In the event no private lender is willing to make loans to a certain market it may be suitable for a Green Bank to originate and finance and its own clean energy projects. This situation may arise if a given clean energy technology itself is perceived as too risky or new, if the market segment is viewed as having more credit risk, or if the investments themselves are not cost-effective to underwrite. This final challenge is a significant barrier to private investment in small and geographically dispersed projects like residential or small business energy efficiency projects. By their nature, the projects are relatively low-cost and may differ in terms of credit, technology and location. This makes the projects relatively expensive to underwrite for a bank. However, if a pool of these kinds of loans were bundled together to diversify risk and achieve scale, the projects then become far more attractive to lenders. A Green Bank can accomplish this by underwriting loans directly and warehousing them until scale is reached. The Green Bank can later sell the loans to private investors through securitization or private placement, replacing public dollars with private capital.
Property Assessed Clean Energy (PACE) Financing
PACE Financing is a structure through which a building owner repays an energy upgrade loan through property taxes via a new lien on the building.

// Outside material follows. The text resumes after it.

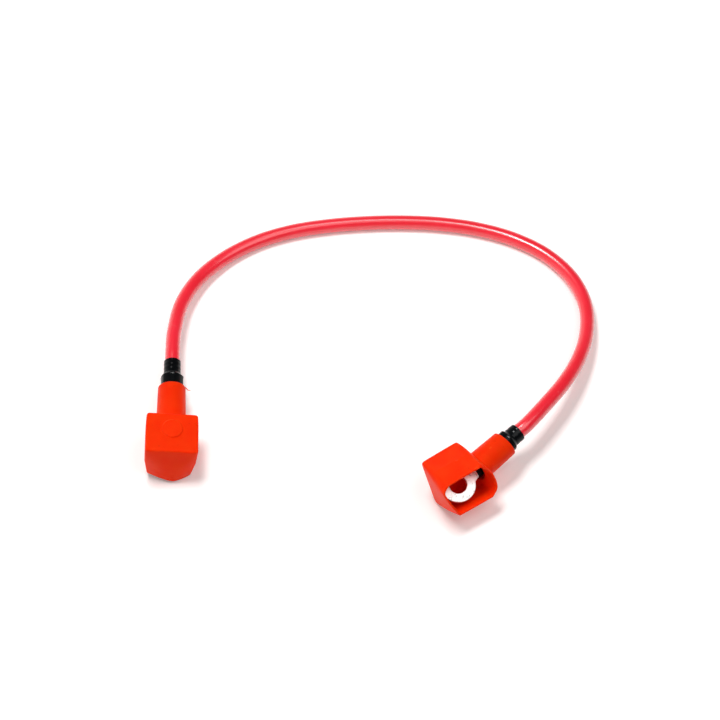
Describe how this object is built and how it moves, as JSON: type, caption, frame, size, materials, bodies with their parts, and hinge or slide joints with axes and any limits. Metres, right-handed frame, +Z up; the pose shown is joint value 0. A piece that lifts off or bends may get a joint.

PACE liens typically sit senior to all other non-tax liens on a building, including the mortgage, and significantly reduce repayment risk for lenders. In any state that has passed legislation and any municipality that then allows PACE, technically a PACE loan can be made by any lender. The lender would provide a loan to a building owner to implement energy efficiency, for instance, and then the tax-collecting agency would place a new lien on the building equal to the loan repayment. That repayment is collected by the taxing agency and remitted to the lender. Though simple in concept this is difficult to execute and has struggled to attract private lenders in many states. However, Connecticut has found that the Green Bank is an ideal PACE program administrator and lender. A Green Bank could also offer a credit enhancement to get private lenders into the PACE market. Many states that have relied entirely on private lender origination and underwriting have failed to create active PACE markets. Green Banks present a successful solution.
On-bill financing (or on-bill repayment) is a structure through which an energy upgrade loan is repaid through the customer’s utility bill. Similar to PACE, this structure creates greater security for the lender because utility bills have historically had a very high rate of repayment. On-bill financing has additional benefits too, because it addresses the split incentive between building owners and tenants. By attaching a loan to a utility meter, rather than the customer, a tenant can reap the benefits of efficiency, repay only the portion of the loan that is due while still a tenant, and then hand the remaining payments to the next tenant who continues to benefit from the efficiency. This model has the power to open up many new markets for efficiency financing. Like PACE, a Green Bank could act as a program administrator and/or lender for on-bill programs. (Note: On-bill financing typically refers to programs where the utility itself uses its own capital to issue the loans. On-bill repayment refers to the programs that allow non-utility lenders to issue loans, where the utility merely acts as a collection platform.)
A critical barrier to customer adoption of clean energy solutions is lack of clear information on the value, the process and the options for purchase. There is no central point to find this kind of information, learn about and compare providers, and gather info needed to make a confident purchase decision. Green Banks can gather and publish this information, serving as a single repository for all resources relevant to a clean energy market.
The cost of capital in clean energy markets can be reduced by creating more standardized lending documents and processes. Larger capital markets, like those for homes and cars, have broadly standardized their underwriting process and contract language, thus reducing cost and uncertainty in the lending process. Green Banks can help initiate and develop industry standards to reduce these costs.
Many governments now offer multiple programs to support clean energy deployment. This includes subsidies, rebates, loans technical assistance, REC procurement and others. Yet this support and information is often scattered across multiple agencies and utilities, making it difficult for consumers to understand their options use all tools that are available. It also creates a complex process that may inhibit demand. A Green Bank can help coordinate the use of these resources by serving as a single point of contact for consumers seeking multiple forms of support.
Turn-key Product Design
Generating significant demand for clean energy solutions requires easy adoption and procurement. Evidence shows that demand dwindles as consumers are asked to navigate complex program processes, reach out to multiple providers, and find financing solutions. Green Banks can address this by working with industry partners and government to deliver turn-key solutions to consumers. For example, a Green Bank can facilitate whole-home upgrades by coordinating with multiple contractors, performing cross-technology energy analysis and review, and offering a single integrated financing solution. This places no burden on the customer other than signing on the dotted line.